Antes, em novembro, as rádios FM enchiam o meu quarto com duas das principais canções do álbum “Double Fantasy”, de John Lennon & Yoko Ono, lançado naquele mês e estourando nas paradas mundo afora: “(Just Like) Starting Over” e “Woman” tocavam dia e noite. O ar do penúltimo mês do ano, abafado pelo verão que se aproximava, e já dominado por um clima de fim de ano festivo e apressado, trazia um ambiente familiar igual ao de muitos outros do passado: montagem da árvore de Natal, aperto no orçamento para compras de presentes, discussões e decisões sobre onde seria a reunião da noite do dia 24 e do réveillon... até que veio o fatídico 8 de dezembro.
Lembro que após o assassinato de Lennon o clima mudou completamente entre todos da minha casa. Não apenas pela violência em si, mas pela figura emblemática e mitológica que ele tinha se tornado antes mesmo do seu fim. Minha mãe chorava em frente à TV quando surgiu a imagem do músico, todo de branco, ao piano, não menos branco, interpretando “Imagine”. Me recordo também, levemente, de alguns momentos simbólicos daqueles tristes dias, mas não lembro se ganhei, ou comprei, o então recém-lançado “Double Fantasy” antes ou depois da morte de Lennon. A foto do beijo carinhoso entre o casal, na capa, se transformou, pelo menos para mim, com o passar dos anos, depois que ele se foi, uma das mais fortes e bonitas lembranças que guardo dele. E que, imagino, talvez tenha passado a acalmar os corações dos milhões de fãs destroçados pela perda precoce do ídolo de forma tão trágica.
Penso que a imagem dos rostos plácidos do casal, com os seus lábios se tocando carinhosamente, com o passar dos anos tenha feito com que os muitos admiradores de Lennon, que nunca aceitaram Yoko em sua vida, considerando a japonesa uma intrusa, "a destruidora dos Beatles", começassem a vê-la e a aceitá-la como, de verdade, ela foi e ainda é: a mulher forte e corajosa que o músico amava profundamente. Quando todos nós, após os dias seguintes a morte de Lennon, ainda com nossos espíritos pesados e doloridos, finalmente decidimos compreender melhor a forte relação do casal através da letra direta e reta de “Woman”, a canção de maior sucesso do álbum, sem mensagens poéticas emblemáticas difíceis de decifrar, sem entrelinhas, sem duplas conotações, como as de várias outras composições da carreira do músico, resolvemos aceitar Yoko e a admirá-la como a mulher adorável e poderosa que conquistou John Lennon, um dos artistas mais brilhantes da história da música.
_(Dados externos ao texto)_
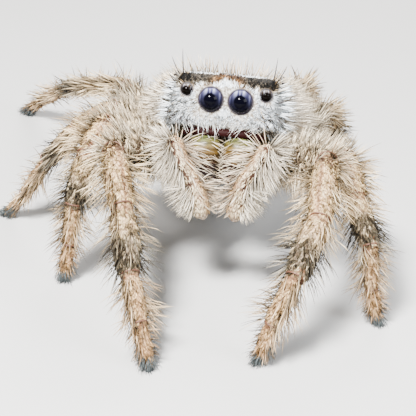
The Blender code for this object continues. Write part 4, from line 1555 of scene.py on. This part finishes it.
class SPIDER_OT_abdomen_coat(Operator):
    """Hair of the abdomen: a short and a longer coat that lie towards the tail, a ruff that stands
    forwards at its front end, and sparse long hairs"""

    bl_idname = "spider.abdomen_coat"
    bl_label = "Abdomen coat"

    def execute(self, context):
        rng, belly = np.random.default_rng(37), abdomen_surface()
        along, columns = belly["along"][:-1, None], len(belly["turns"])
        crowding = np.repeat(1.0 + 1.5 * ease(0.30, 0.10, along), columns, axis=1)
        at_front = np.repeat(ease(0.16, 0.06, along), columns, axis=1)
        short = hairs(scatter(belly, 9400, rng, crowding), rng, 0.32, 0.036, 16.0, curl=0.3, clump=0.5)
        longer = hairs(scatter(belly, 3400, rng), rng, 0.42, 0.024, 26.0, spread=0.14, wave=0.2, rings=3,
                       white=0.12, clump=0.5, members=5)
        spots = scatter(belly, 700, rng, at_front)
        ruff = hairs(spots, rng, 0.46, 0.026, 58.0, -spots["along"], curl=0.3, spread=0.16, wave=0.2, rings=3,
                     white=0.10, clump=0.4, members=5)
        sparse = hairs(scatter(belly, 160, rng), rng, 0.44, 0.016, 50.0, curl=0.3, spread=0.2, wave=0.3,
                       rings=4, flat=0.9, white=0.3)
        coat_piece("abdomen_coat", [short, longer, ruff, sparse])
        return {"FINISHED"}


# Hairs of each length of a feeler: how many lie flat, how many grow for the fan, the share of those
# that stand on its inner side, and the reach of the fan in millimetres.
FEELER_COAT = ((110, 80, 0.10, 0.34), (300, 400, 0.26, 0.62), (340, 470, 0.26, 0.68), (380, 500, 0.16, 0.64),
               (900, 760, 0.50, 0.54))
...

Na canção, o ex-Beatle faz uma declaração apaixonada abandonando os chavões e clichês das canções de amor, do amor apenas pelo amor, como vários sucessos românticos no início de sua famosa banda de Liverpool, na década de 1960. Ao compô-la, Lennon abandonou as mensagens de um sentimento quase que egoísta e sem precisar de muitas explicações: "Eu te amo, mulher. E pronto. Isso basta. Você me completa. Você é linda. Você me faz feliz, blá, blá, blá."
Em “Woman”, ele fez questão de deixar registrado a importância de Yoko em sua vida de uma maneira que não deixassem dúvidas para ela e para quem ouve a bela balada. Como um recado explícito para os que torciam o nariz para a relação intensa do casal e para os que não entendiam o amor incondicional que ele tinha por ela, a letra da música é, também, dedicada a um agradecimento a Yoko. E, mais do que isso, é um pedido de desculpas por não ter conseguido, até a composição da canção, se expressar como devia e podia durante as duas décadas em que estiveram juntos.
Nestes 44 anos sem John Lennon, deixo aqui uma dica de presente de Natal para os leitores: o álbum “Double Fantasy”. Se possível o da edição em vinil, como foi lançado na época, como uma homenagem ao maravilhoso John Lennon e a sua querida, dedicada e poderosa Yoko Ono. Para que sempre que o presenteado olhar o casal se beijando na capa em preto e branco tenha a certeza do imenso, forte, inesgotável e infinito amor que eles viveram.